I genuinely hope I don't have to explain what House of the Dead is. They still have at least two cabinets in any arcade worth a damn and those games hit their 20 year mark next year. You get a light gun, there are dead things to kill, survivors to save, and quarters to spend dammit! Later installments would up the ante with different light gun peripherals that reinvigorated the act of pulling the trigger til it goes click like nobody's business. The second game gave you the shotgun that you had to cock to reload, the third game gave you uzis so that you could spray n' pray, the fourth gave you multiple screens to monitor and christ I want to drive over to Dave and Buster's and spend all of my money just typing this. There is not a simpler thing that someone could make into an easy zombie movie.
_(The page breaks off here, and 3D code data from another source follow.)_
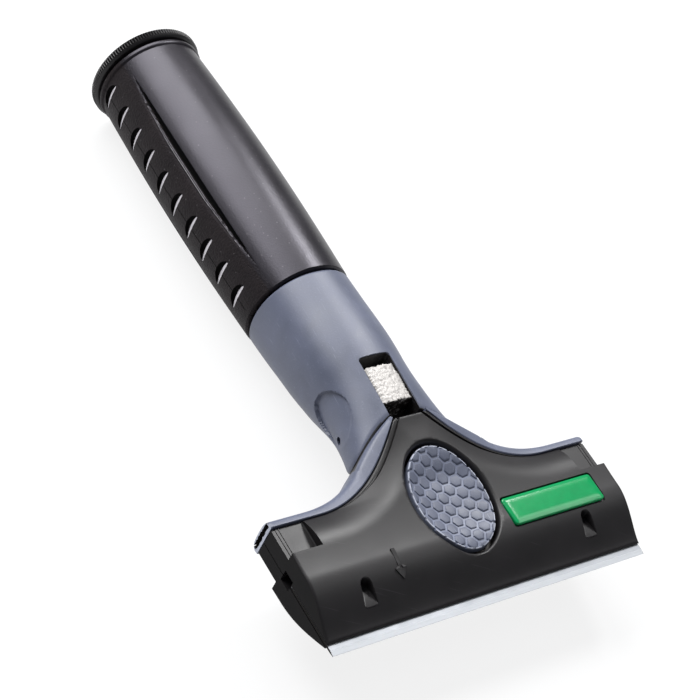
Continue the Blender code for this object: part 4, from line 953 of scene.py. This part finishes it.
def slot_cutter(side, place):
    """Sections along the slot: each climbs from the lower edge and drops off steeply at the arc."""
    rings = []
    for z in np.linspace(-4.15, 4.15, 27):
        rise = max(slot_rise(z), 0.12)
        surface = math.sqrt(grip_radius(place) ** 2 - z * z)
        section = [(0, -1.0), (0, 0.05), (0.48, 0.56 * rise), (0.82, 1.40 * rise), (0.96, 1.0 * rise),
                   (1, 0.2 * rise), (1, -1.0)]
        edge = place - slot_foot + slot_bow * (1 - rise)
        rings.append([(side * (surface - depth), edge + slot_length * rise * share, z)
                      for share, depth in section])
    return loft(rings)


def on_slot_edge(x, y, z):
    """Whether a place lies on the strip of painted highlight along a slot's lower edge."""
    if abs(z) > 4.1 or abs(x) < 13 or math.hypot(x, z) > grip_radius(y) - 0.02:
        return False
    rise = slot_rise(z)
    return min(abs(y - place + slot_foot - slot_bow * (1 - rise) - 0.67 * rise) for place in slot_places) < 0.3


def in_slot(x, y, z):
    return abs(z) < 4.15 and 12.5 < abs(x) and math.hypot(x, z) < grip_radius(y) - 0.08 and min(
        abs(y - place) for place in slot_places) < 1.6 and not on_slot_edge(x, y, z)


carve(grip, together(*[slot_cutter(side, place) for side in (-1, 1) for place in slot_places]))

# %% [markdown]
# ## The end cap
# The cap's rim has a fine knurl for a wet hand: 126 straight rounded ribs, a little coarser than the 0.6 mm
# of a real one so that they show, with a smooth chamfer towards the grip. Under it the threaded plug
# reaches into the handle tube, and shows when the cap is unscrewed.

# %% Turn the cap
ribs = 126
cap_turns = np.arange(ribs * 6) / (ribs * 6) * math.tau
teeth = np.tile([0.0, 0.10, 0.45, 0.70, 0.45, 0.10], ribs)
rows = [(10.05, 178.5, 0), (10.05, 187.9, 0), (15.5, 187.9, 0), (15.7, 187.93, 0), (15.92, 188.03, 0),
        (16.3, 188.38, 0), (16.46, 188.56, 0.15), (16.58, 188.64, 1), (16.6, 189.4, 1), (16.6, 190.2, 1),
        (16.44, 190.38, 0.5), (16.2, 190.5, 0), (12.35, 190.5, 0), (12.05, 190.42, 0), (11.95, 190.2, 0),
        (11.8, 189.98, 0), (11.5, 189.9, 0), (6.0, 189.9, 0)]
rings = []
for radius, y, share in rows:
    r = radius - teeth * share
    rings.append(np.column_stack([r * np.cos(cap_turns), np.full(len(r), y), r * np.sin(cap_turns)]))
cap = make_object("cap_knurled", loft(rings))


def thread(root, crest, start, turns, pitch=3.0, steps=48):
    rings = []
    for i in range(int(turns * steps) + 1):
        angle, y = -math.tau * i / steps, start + pitch * i / steps
        section = [(root, -0.55), (crest, -0.35), (crest, 0.35), (root, 0.55)]
        rings.append([(r * math.cos(angle), y + dy, r * math.sin(angle)) for r, dy in section])
    return loft(rings)


carve(cap, thread(9.85, 10.7, 179.3, 2), "UNION")
coin = rounded_box(8.0, 1.0, 0.95, (0.0, 0.0), 8)
carve(cap, loft([[(x, y, z) for x, z in coin] for y in (188.3, 190.4)]))

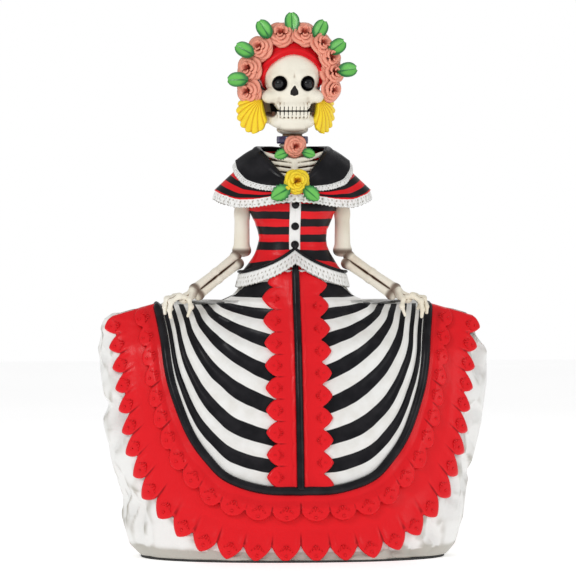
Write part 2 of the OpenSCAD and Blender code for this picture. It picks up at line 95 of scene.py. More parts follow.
soft_light("window_left", (-0.75, -1.0, 0.85), 0.45, 4.6)
soft_light("window_right", (0.9, -0.8, 0.5), 0.5, 1.6)
soft_light("light_behind", (0.3, 0.9, 0.9), 0.6, 1.2)
room = bpy.data.worlds.new("room")
room.use_nodes = True
walls = room.node_tree.nodes["Background"]
walls.inputs["Color"].default_value = (1.0, 1.0, 1.0, 1)
walls.inputs["Strength"].default_value = 0.54
backdrop = room.node_tree.nodes.new("ShaderNodeBackground")
backdrop.inputs["Color"].default_value = (1.0, 1.0, 1.0, 1)
seen = room.node_tree.nodes.new("ShaderNodeLightPath")
either = room.node_tree.nodes.new("ShaderNodeMixShader")
room.node_tree.links.new(seen.outputs["Is Camera Ray"], either.inputs["Fac"])
room.node_tree.links.new(walls.outputs[0], either.inputs[1])
room.node_tree.links.new(backdrop.outputs[0], either.inputs[2])
room.node_tree.links.new(either.outputs[0], room.node_tree.nodes["World Output"].inputs["Surface"])
scene.world = room
scene.view_settings.view_transform = "Standard"


class Tone:
    """A shader value: sums and products of tones and numbers add their own Math nodes."""

    def __init__(self, paint, socket):
        self.paint = paint
        self.socket = socket

    def _with(self, operation, first, second=0.0):
        return self.paint.node("ShaderNodeMath", {"operation": operation}, first, second)

    def __add__(self, other): return self._with("ADD", self, other)
    def __radd__(self, other): return self._with("ADD", other, self)
    def __sub__(self, other): return self._with("SUBTRACT", self, other)
    def __rsub__(self, other): return self._with("SUBTRACT", other, self)
    def __mul__(self, other): return self._with("MULTIPLY", self, other)
    def __rmul__(self, other): return self._with("MULTIPLY", other, self)
    def fraction(self): return self._with("FRACT", self)
    def size(self): return self._with("ABSOLUTE", self)

    def rise(self, low, high):
        """0 below low, 1 above high, smooth between."""
        return self.paint.node("ShaderNodeMapRange", {"interpolation_type": "SMOOTHSTEP"}, self, low, high,
                               0.0, 1.0)


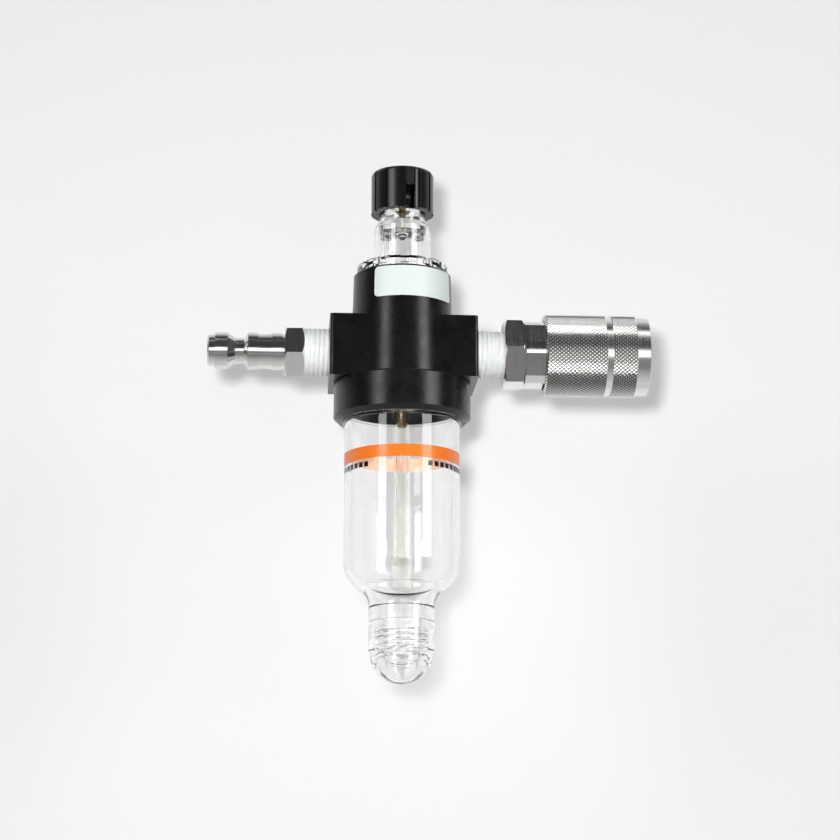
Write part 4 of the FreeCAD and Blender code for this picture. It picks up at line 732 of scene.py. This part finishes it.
def wound_tape(name, start, end, skew, replaced):
    """Tape wound on a thread from start to end; skew makes its wrinkles differ."""
    bm = outline_mesh(
        [(start, TAPE_INNER), (start, TAPE_BASE), (end, TAPE_BASE), (end, TAPE_INNER)], upright=False)
    divide_side(bm, (start, TAPE_BASE), (end, TAPE_BASE), round((end - start) / TAPE_STEP), upright=False)
    spin_round(bm, upright=False, steps=150)
    for vert in bm.verts:
        radius = math.hypot(vert.co.y, vert.co.z)
        if radius < (TAPE_BASE - 0.01) * MM:
            continue
        along = vert.co.x / MM
        turn = math.atan2(vert.co.y, vert.co.z) / (2 * math.pi)
        ridge = 0.5 + 0.5 * math.cos(2 * math.pi * (along / TAPE_PITCH - turn))
        across, up = vert.co.y / MM, vert.co.z / MM
        fold = noise.noise(Vector((along * 1.1 + skew * turn * 6.28, across * 0.5, up * 0.5)))
        crinkle = noise.noise(Vector((along * 2.6 - 9.0, across * 1.7, up * 1.7 + skew)))
        lap = (along * 0.28 + turn + skew) % 1.0
        rise = (LEAST_RISE + RIDGE_RISE * ridge + FOLD_RISE * fold
                + CRINKLE_RISE * crinkle + LAP_RISE * lap)
        fade = min(1.0, (along - start) / END_FADE + 0.3, (end - along) / END_FADE + 0.3)
        rise = min(max(rise, 0.0), MOST_RISE) * fade
        grow = 1.0 + rise / TAPE_BASE
        vert.co.y *= grow
        vert.co.z *= grow
    return finish_piece(bm, name, tape_white, "root", replaced, sharp=60.0)


wound_tape("inlet_tape", start=26.62, end=33.98, skew=0.35, replaced="inlet_thread_tape")
wound_tape("outlet_tape", start=78.02, end=86.28, skew=1.4, replaced="outlet_thread_tape")


# %% [markdown]
# ## The two springs
# A compression spring is wire wound on a mandrel. A circle is spun round the
# air line with a small step forwards each time, which draws the coil, and its
# ends are capped. Both springs are pressed shorter when their joint moves. The
# exact model's springs keep their length, and so do these, wound again here.

# %% Wind the springs
SPRING_TURNS = 4
SPRING_STEPS = 48        # per turn
SPRING_GAP = 0.05        # mm, between a spring's end and its seat
WIRE_SIDES = 12


def wound_spring(name, wire, replaced):
    """Coil of round wire in the room of its solid."""
    low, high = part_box(replaced)
    inset = (wire / 2 + SPRING_GAP) * MM
    wire_start = Matrix.Translation((low[0] + inset, 0, high[1] - inset)) @ QUARTER_TURN
    bm = bmesh.new()
    bmesh.ops.create_circle(bm, segments=WIRE_SIDES, radius=wire * MM / 2, matrix=wire_start)
    steps = SPRING_TURNS * SPRING_STEPS
    step = (high[0] - low[0] - 2 * inset) / steps
    bmesh.ops.spin(
        bm, geom=bm.verts[:] + bm.edges[:], cent=(0, 0, 0), axis=(1, 0, 0), dvec=(step, 0, 0),
        angle=2 * math.pi * SPRING_TURNS, steps=steps, use_merge=False, use_duplicate=False)
    bmesh.ops.holes_fill(bm, edges=[edge for edge in bm.edges if edge.is_boundary], sides=WIRE_SIDES)
    spring = finish_piece(bm, name, spring_steel, "root", replaced, sharp=60.0)
    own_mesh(spring)


wound_spring("sleeve_coil", wire=1.0, replaced="sleeve_spring")
wound_spring("valve_coil", wire=0.7, replaced="valve_spring")


# %% [markdown]
# ## Size of the dressed model
# The box of the dressed model is printed.

# %% Sizes and finish
low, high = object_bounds()
print("visual box from", [round(v / MM, 1) for v in low], "to", [round(v / MM, 1) for v in high])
What happened to this film? Uwe fucking Boll happened to this film. If you aren't aware who he is, I'll elaborate: Uwe Boll is to filmmaking as Isis is to the middle east peace process. He is a cinematic war criminal who seems to take perverse, semen spurting joy out of taking any property you even mildly tolerated and breaking all of its limbs and sewing strings through the stumps so that he can make it dance for his own amusement. If I had Uwe Boll and Hitler in the same room with a gun and two bullets, I would unload both of them into Uwe Boll. If I had every drug known to man ad-infinitum, it would not make one of his movies bearable. I would not even piss on Uwe Boll to put out a fire. I would gladly let a full orphanage burn to the ground if Uwe Boll was inside and guaranteed no escape. German parents tell their children cautionary tales of Uwe Boll coming to make films of their lives. Uwe Boll would never be invited to my birthday party.

The guy's movies are unequivocal garbage, is what I'm driving at here. The movie (made in 2003) opens with a rave happening at what appears to be 3PM, attended by 20 people, sponsored by Sega. Do I really need to say any more on that subject?

So what have we learned from this? Fuck if I know. Movies are hard, you guys. Catch you at a time that will be later!